Doch ursprünglich wollten die Mönche mit dem Bierbrauen nur ein nahrhaftes und wohlschmeckendes Getränk für ihre kargen Mahlzeiten herstellen – und auch um während der Fastenzeit den Frohsinn nicht zu verlieren. Da wurden die Biere gerne auch stärker eingebraut, denn „liquide non frangung ienum“ – „Was flüssig ist, bricht das Fasten nicht.“
Das tägliche Permit für den Bierverzehr jedes Klosterinsassen lag, wie die durchaus gewissenhaften Chronisten berichten, bei stolzen fünf Maß. Das schafft man heute bestenfalls noch auf dem Münchner Oktoberfest.
Sprudelnde Finanzquelle
Mönche tranken jedoch nicht alles selber. Jeder Wanderer und Pilger wurde mit Bier belabt. Und nicht nur die: Wie Pilze schossen Klosterschenken aus dem Boden, die auch über die Strasse verkauften. Was nicht allen gefiel. Den bürgerlichen Gaststätten waren die florierenden Klosterausschänke ein regelrechter Dorn im Auge. Schließlich waren sie eine unliebsame Konkurrenz, denn die Klosterbiere waren besonders gut. Weil darunter aber auch die Steuereinnahmen der Fürsten litten, kam es immer wieder zu Verboten und durchaus auch gewaltsamen Schließungen. Doch erst die Säkularisierung im angehenden 19. Jahrhundert führte den endgültigen Niedergang der Klosterbrauereien herbei.
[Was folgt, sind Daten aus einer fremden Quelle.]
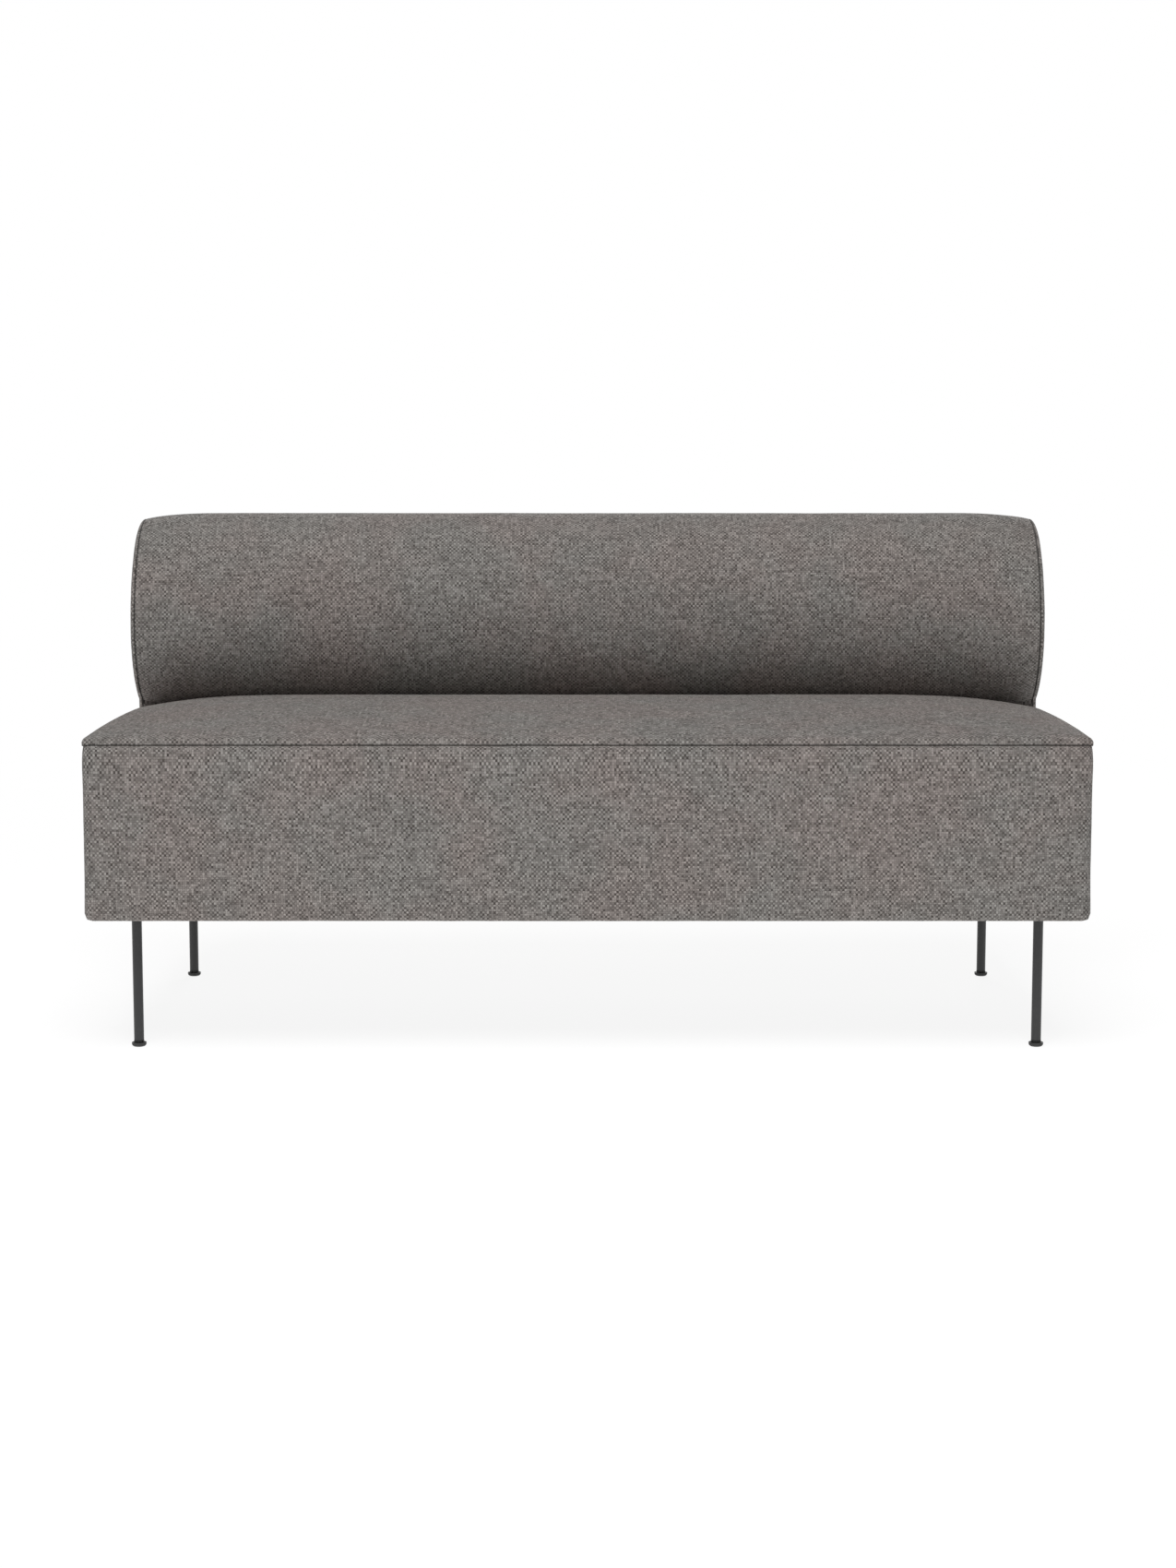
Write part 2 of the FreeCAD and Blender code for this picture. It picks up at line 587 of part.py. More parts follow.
def addNotches(body, name):
    sketch = addSketch(body, name + "_notch_outline", "XY_Plane")
    outerEdge = size("collar_diameter") / 2 + 1
    innerEdge = size("collar_diameter") / 2 - size("notch_depth")
    half = size("notch_width") / 2
    spots = [(innerEdge, -half), (outerEdge, -half), (outerEdge, half), (innerEdge, half)]
    spots = [FreeCAD.Vector(x, y, 0) for x, y in spots]
    for start, end in zip(spots, spots[1:] + spots[:1]):
        sketch.addGeometry(Part.LineSegment(start, end), False)
    for line in range(4):
        sketch.addConstraint(Sketcher.Constraint("Coincident", line - 1 if line else 3, 2, line, 1))
    for line, direction in enumerate(("Horizontal", "Vertical", "Horizontal")):
        sketch.addConstraint(Sketcher.Constraint(direction, line))
    sketch.addConstraint(Sketcher.Constraint("Symmetric", 0, 1, 2, 2, -1))
    bounds = {
        ("DistanceX", -1, 1, 0, 1, innerEdge): "Sizes.collar_diameter / 2 - Sizes.notch_depth",
        ("DistanceX", -1, 1, 0, 2, outerEdge): "Sizes.collar_diameter / 2 + 1",
        ("DistanceY", 0, 1, 2, 2, 2 * half): "Sizes.notch_width",
    }
    for constraint, expression in bounds.items():
        index = sketch.addConstraint(Sketcher.Constraint(*constraint))
        sketch.setExpression(f"Constraints[{index}]", expression)
    pocket = body.newObject("PartDesign::Pocket", name + "_notch")
    pocket.Profile = sketch
    pocket.Type = "ThroughAll"
    pocket.Midplane = True
    pattern = body.newObject("PartDesign::PolarPattern", name + "_notches")
    pattern.Originals = [pocket]
    axis = next(item for item in body.Origin.OriginFeatures if item.Role == "Z_Axis")
    pattern.Axis = (axis, [""])
    pattern.Angle = 360
    pattern.setExpression("Occurrences", "Sizes.notches")
    body.Tip = pattern


inserts = []
for corner, (side, end) in corners.items():
    x, y = f"{side} * {legX}", f"{end} * {legY}"
    leg = addTurned(f"leg_{corner}", [
        (tubeBore, tubeBottom),
        ("Sizes.leg_diameter / 2", tubeBottom),
        ("Sizes.leg_diameter / 2", frameBottom),
        ("Sizes.leg_stud_diameter / 2", frameBottom),
        ("Sizes.leg_stud_diameter / 2", f"{frameBottom} + Sizes.leg_stud_length"),
        ("0", f"{frameBottom} + Sizes.leg_stud_length"),
        ("0", f"{frameBottom} - Sizes.leg_plug_height"),
        (tubeBore, f"{frameBottom} - Sizes.leg_plug_height")])
    place(leg, x, y)
    keep(leg, f"leg_{corner}")
    insert = addTurned(f"insert_{corner}", [
        (studBore, flangeBottom),
        ("Sizes.leg_diameter / 2", flangeBottom),
        ("Sizes.leg_diameter / 2", tubeBottom),
        (tubeBore, tubeBottom),
        (tubeBore, f"{flangeBottom} + Sizes.insert_length"),
        (studBore, f"{flangeBottom} + Sizes.insert_length")])
    place(insert, x, y)
    inserts.append(insert)
    stud = addTurned(f"glide_stud_{corner}", [
        ("0", studFoot),
        ("Sizes.glide_stud_diameter / 2", studFoot),
        ("Sizes.glide_stud_diameter / 2", collarBottom),
        ("Sizes.collar_diameter / 2", collarBottom),
        ("Sizes.collar_diameter / 2", collarTop),
        ("Sizes.glide_stud_diameter / 2", collarTop),
        ("Sizes.glide_stud_diameter / 2", f"{studFoot} + Sizes.glide_stud_length"),
        ("0", f"{studFoot} + Sizes.glide_stud_length")])
    addNotches(stud, f"glide_stud_{corner}")
    place(stud, x, y)
    keep(stud, f"glide_stud_{corner}")
    pad = addTurned(f"glide_pad_{corner}", [
        ("0", "0"),
        ("Sizes.glide_diameter / 2", "0"),
        ("Sizes.glide_diameter / 2", "Sizes.glide_height"),
        (studBore, "Sizes.glide_height"),
        (studBore, studFoot),
        ("0", studFoot)])
    doc.recompute()
    disc = pad.Tip
    rim = [
        f"Edge{number}" for number, edge in enumerate(disc.Shape.Edges, start=1)
        if edge.BoundBox.ZMax < 0.001 and edge.BoundBox.XLength > size("glide_diameter") / 2]
    rounding = pad.newObject("PartDesign::Fillet", f"glide_pad_{corner}_edge")
    rounding.Base = (disc, rim)
    rounding.setExpression("Radius", "Sizes.glide_edge")
    pad.Tip = rounding
    place(pad, x, y)
    keep(pad, f"glide_pad_{corner}")
keep(addGroup("leg_inserts", inserts), "leg_inserts")

# Webbing: the long straps lie on the side rails, the short ones cross on top of them

longStraps = []
longRun = f"({ledgerFront} + {innerY} - Sizes.strap_width) / (Sizes.strap_rows + 1)"
for number in range(int(size("strap_rows"))):
    y = f"-{innerY} + {number + 1} * {longRun}"
    longStraps.append(addBlock(
        f"long_strap_{number + 1}", f"2 * {frameX}", "Sizes.strap_width", "Sizes.strap_thickness",
        f"-{frameX}", y, sideRailTop))
keep(addGroup("webbing_long_straps", longStraps), "webbing_long_straps")
shortStraps = []
shortRun = f"2 * ({innerX} - Sizes.strap_margin) / (Sizes.strap_columns - 1)"
for number in range(int(size("strap_columns"))):
    x = f"-{innerX} + Sizes.strap_margin + {number} * {shortRun} - Sizes.strap_width / 2"
    shortStraps.append(addBlock(
        f"short_strap_{number + 1}", "Sizes.strap_width", f"{supportFront} + {frameY}",
        "Sizes.strap_thickness", x, f"-{frameY}", frontRailTop))
keep(addGroup("webbing_short_straps", shortStraps), "webbing_short_straps")

# Seat upholstery: foam core on the webbing, crowned layer above, facings round the frame

keep(addBlock(
    "seat_foam_core", f"2 * {frameX}", f"{supportFront} + {frameY}", f"Sizes.seam_height - {webbingTop}",
    f"-{frameX}", f"-{frameY}", webbingTop), "seat_foam_core")

cover = size("cover_thickness")
seatFoam = seatForm(cover)
addShape("seat_foam_crown", seatFoam)
addShape("seat_cover_top", seatForm(0).cut(seatFoam))

baseInner = baseForm(cover)
facing = baseInner.cut(solidBlock(
    f"-{frameX}", frameX, f"-{frameY}", frameY, frameBottom, "Sizes.seam_height"))
facingZones = {
    "front": (f"-{halfWidth}", halfWidth, f"-{halfDepth}", f"-{frameY}"),
    "rear": (f"-{halfWidth}", halfWidth, frameY, halfDepth),
    "left": (f"-{halfWidth}", f"-{frameX}", f"-{frameY}", frameY),
    "right": (frameX, halfWidth, f"-{frameY}", frameY),
}
for name, zone in facingZones.items():
    addShape(f"seat_foam_{name}", facing.common(solidBlock(*zone, "0", "Sizes.seam_height")))

hemX = f"({frameX} - Sizes.hem)"
hemY = f"({frameY} - Sizes.hem)"
baseCover = baseForm(0).cut(baseInner).cut(solidBlock(
    f"-{hemX}", hemX, f"-{hemY}", hemY, "0", "Sizes.seam_height"))
cornerLine = f"({halfDepth} - Sizes.corner_radius)"
addShape("seat_cover_border", baseCover.common(solidBlock(
    f"-{halfWidth}", halfWidth, f"-{halfDepth}", cornerLine, "0", "Sizes.seam_height")))
addShape("seat_cover_rear", baseCover.common(solidBlock(
    f"-{halfWidth}", halfWidth, cornerLine, halfDepth, "0", "Sizes.seam_height")))

legHoles = []
for corner, (side, end) in corners.items():
    legHoles.append(addRod(
        f"dust_cover_hole_{corner}", "Sizes.leg_diameter + 2 * Sizes.drill_clearance",
        "Sizes.dust_cover_thickness", f"{side} * {legX}", f"{end} * {legY}",
        "Sizes.underside_height - Sizes.dust_cover_thickness"))
dustX = f"({frameX} - Sizes.dust_cover_margin)"
dustY = f"({frameY} - Sizes.dust_cover_margin)"
dustBlank = addBlock(
    "dust_cover_blank", f"2 * {dustX}", f"2 * {dustY}", "Sizes.dust_cover_thickness",
    f"-{dustX}", f"-{dustY}", "Sizes.underside_height - Sizes.dust_cover_thickness")
keep(addCut("dust_cover", dustBlank, legHoles), "dust_cover")

# Back: a plywood box on the deck, wrapped in foam and a cover with two end panels

baseBoardBlank = addBlock(
    "back_base_board_blank", f"2 * {backX}", "Sizes.back_base_depth", "Sizes.board",
    f"-{backX}", f"{backRear} - Sizes.back_base_depth", "Sizes.seam_height")
keep(addCut("back_base_board", baseBoardBlank, baseBoardHoles), "back_base_board")
boxHeight = f"({backTop} - {baseBoardTop})"
keep(addBlock(
    "back_front_board", f"2 * {backX}", "Sizes.front_board", boxHeight,
    f"-{backX}", boxFront, baseBoardTop), "back_front_board")
keep(addBlock(
    "back_rear_board", f"2 * {backX}", "Sizes.rear_board", boxHeight,
    f"-{backX}", f"{backRear} - Sizes.rear_board", baseBoardTop), "back_rear_board")
ribDepth = "(Sizes.back_box_depth - Sizes.front_board - Sizes.rear_board)"
keep(addBlock(
    "back_top_rail", f"2 * {backX}", ribDepth, "Sizes.board",
    f"-{backX}", f"{boxFront} + Sizes.front_board", f"{backTop} - Sizes.board"), "back_top_rail")
ribs = []
for number in range(int(size("back_ribs"))):
    x = f"-{backX} + {number} * (2 * {backX} - Sizes.board) / (Sizes.back_ribs - 1)"
    ribs.append(addBlock(
        f"back_rib_{number + 1}", "Sizes.board", ribDepth, f"{boxHeight} - Sizes.board",
        x, f"{boxFront} + Sizes.front_board", baseBoardTop))
keep(addGroup("back_ribs", ribs), "back_ribs")

rollInner = rollForm(cover)
backCavity = solidBlock(
    f"-{backX}", backX, f"{backRear} - Sizes.back_base_depth", backRear, "Sizes.seam_height", baseBoardTop)
backCavity = backCavity.fuse(solidBlock(f"-{backX}", backX, boxFront, backRear, baseBoardTop, backTop))
addShape("back_foam_roll", rollInner.cut(backCavity))
rollCover = rollForm(0).cut(rollInner)
rollZones = {
    "back_cover_wrap": (f"-{endSeamX}", endSeamX),
    "back_cover_left_end": (f"-{halfWidth}", f"-{endSeamX}"),
    "back_cover_right_end": (endSeamX, halfWidth),
}
for name, (start, end) in rollZones.items():
    addShape(name, rollCover.common(solidBlock(
        start, end, f"-{halfDepth}", halfDepth, "Sizes.seam_height", "Sizes.overall_height + 1")))

# Every object is checked before the shapes are written

doc.recompute()
for item in doc.Objects:
    if "Invalid" in item.State or "Error" in item.State:
        raise RuntimeError(f"{item.Label} is {item.State}")
os.makedirs("parts", exist_ok=True)
for part in subParts:
    if part.Shape.isNull() or not part.Shape.isValid():
        raise RuntimeError(f"{part.Label} has no valid shape")
    part.Shape.exportStep(f"parts/{part.Label}.step")
    print(part.Label, len(part.Shape.Solids), "solids", round(part.Shape.Volume), "mm3")
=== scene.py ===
import bisect
import itertools
import math

import bmesh
import bpy
from mathutils import Matrix, Vector, noise


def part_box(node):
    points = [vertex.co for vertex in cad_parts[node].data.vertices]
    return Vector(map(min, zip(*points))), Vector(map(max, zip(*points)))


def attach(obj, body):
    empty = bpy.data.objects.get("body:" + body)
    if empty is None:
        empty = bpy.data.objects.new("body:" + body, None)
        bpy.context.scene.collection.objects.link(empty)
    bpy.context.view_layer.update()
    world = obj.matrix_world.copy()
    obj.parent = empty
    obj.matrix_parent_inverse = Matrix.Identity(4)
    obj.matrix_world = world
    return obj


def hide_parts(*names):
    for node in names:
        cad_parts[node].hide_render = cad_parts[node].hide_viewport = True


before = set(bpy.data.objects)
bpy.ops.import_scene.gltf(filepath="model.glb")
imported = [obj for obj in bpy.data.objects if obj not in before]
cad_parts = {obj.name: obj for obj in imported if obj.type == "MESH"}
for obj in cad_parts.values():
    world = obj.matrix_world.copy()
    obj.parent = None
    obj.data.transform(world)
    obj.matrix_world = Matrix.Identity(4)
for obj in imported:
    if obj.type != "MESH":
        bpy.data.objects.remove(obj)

scene = bpy.context.scene
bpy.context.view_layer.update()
mm = 0.001
print("frame loaded:", len(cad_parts), "nodes")


# Camera and stage

cameraValues = {
    "place": (0.0007, -4.207, 0.866),
    "tilt": 83.246,             # degrees from straight down
    "lens": 60.35,
    "sensor": 36,
}
stageValues = {
    "floorReach": 14,
    "floorFade": (1.2, 4.0),    # the floor turns into the white backdrop between these distances
    "floorColour": (0.9, 0.9, 0.9, 1),
    "floorRoughness": 0.9,
    "floorShadow": 0.2,         # how much of the object's shadow the floor shows to the camera
    "floorGlow": 0.47,          # light that the floor gives off beside what falls on it
    "skyLight": 0.08,
    "keySize": 3.0,
    "keyPower": 205,
    "keyPlace": (-0.3, -2.65, 4.85),
    "fillSize": 2.5,
    "fillPower": 70,
    "fillPlace": (0.5, 4.6, 2.2),
    "aim": (0, 0, 0.5),
}

camera = bpy.data.objects.new("camera", bpy.data.cameras.new("camera"))
camera.data.lens = cameraValues["lens"]
camera.data.sensor_width = cameraValues["sensor"]
camera.location = cameraValues["place"]
camera.rotation_euler = (math.radians(cameraValues["tilt"]), 0, 0)
scene.collection.objects.link(camera)
scene.camera = camera
scene.view_settings.view_transform = "Standard"


def linkPiece(name, mesh):
    piece = bpy.data.objects.new(name, mesh)
    scene.collection.objects.link(piece)
    return piece


def meshFrom(name, bm, smooth=False):
    for face in bm.faces:
        face.smooth = smooth
    mesh = bpy.data.meshes.new(name)
    bm.to_mesh(mesh)
    bm.free()
    return mesh


def sofaPiece(name, mesh, material, wall=0.0, offset=0):
    # A piece that rides on the sofa body; wall gives a sheet its thickness
    mesh.materials.append(material)
    piece = linkPiece(name, mesh)
    if wall:
        thickness = piece.modifiers.new("cloth thickness", "SOLIDIFY")
        thickness.thickness = wall
        thickness.offset = offset
    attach(piece, "sofa")
    return piece


def addNode(tree, kind, **settings):
    node = tree.nodes.new(kind)
    for name, setting in settings.items():
        setattr(node, name, setting)
    return node


def isSocket(source):
    return isinstance(source, bpy.types.NodeSocket)


def feed(socket, source):
    # A socket takes another socket's output or a plain value
    if isSocket(source):
        socket.id_data.links.new(source, socket)
    else:
        socket.default_value = source


def give(node, **sources):
    # Several inputs of a node by name, with underscores for the spaces
    for name, source in sources.items():
        feed(node.inputs[name.replace("_", " ")], source)


def fedNode(kind, sources, **settings):
    # A node in the tree of its sources; sources: input's name or number -> socket or value
    tree = next(source.id_data for source in sources.values() if isSocket(source))
    node = addNode(tree, kind, **settings)
    for name, source in sources.items():
        feed(node.inputs[name], source)
    return node


def compute(operation, *sources, clamp=False):
    sources = dict(enumerate(sources))
    return fedNode("ShaderNodeMath", sources, operation=operation, use_clamp=clamp).outputs[0]


def times(first, second):
    return compute("MULTIPLY", first, second)


def plus(first, second, clamp=False):
    return compute("ADD", first, second, clamp=clamp)


def minus(first, second, clamp=False):
    return compute("SUBTRACT", first, second, clamp=clamp)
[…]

Stattdessen blühte das Brauhandwerk in den aufstrebenden Städten. Bier wurde zu einem wichtigen Handelsgut und der Bierexport boomte. Bremen entwickelte sich zu einem großen Handelsplatz und belieferte schon um 1300 Holland, England und Skandinavien. Hamburg, als Brauhaus der Hanse, exportierte sogar bis nach Indien.
Der große Braumeister
Natürlich wollten auch Könige am prosperierenden Biermarkt teilhaben – zum Teil auch ganz unmittelbar. Weil bei den Hohenzollern jeder einen anständigen Beruf erlernen musste, entschied sich Friedrich der Große für den einzig wahren: Er lernte Bierbrauer.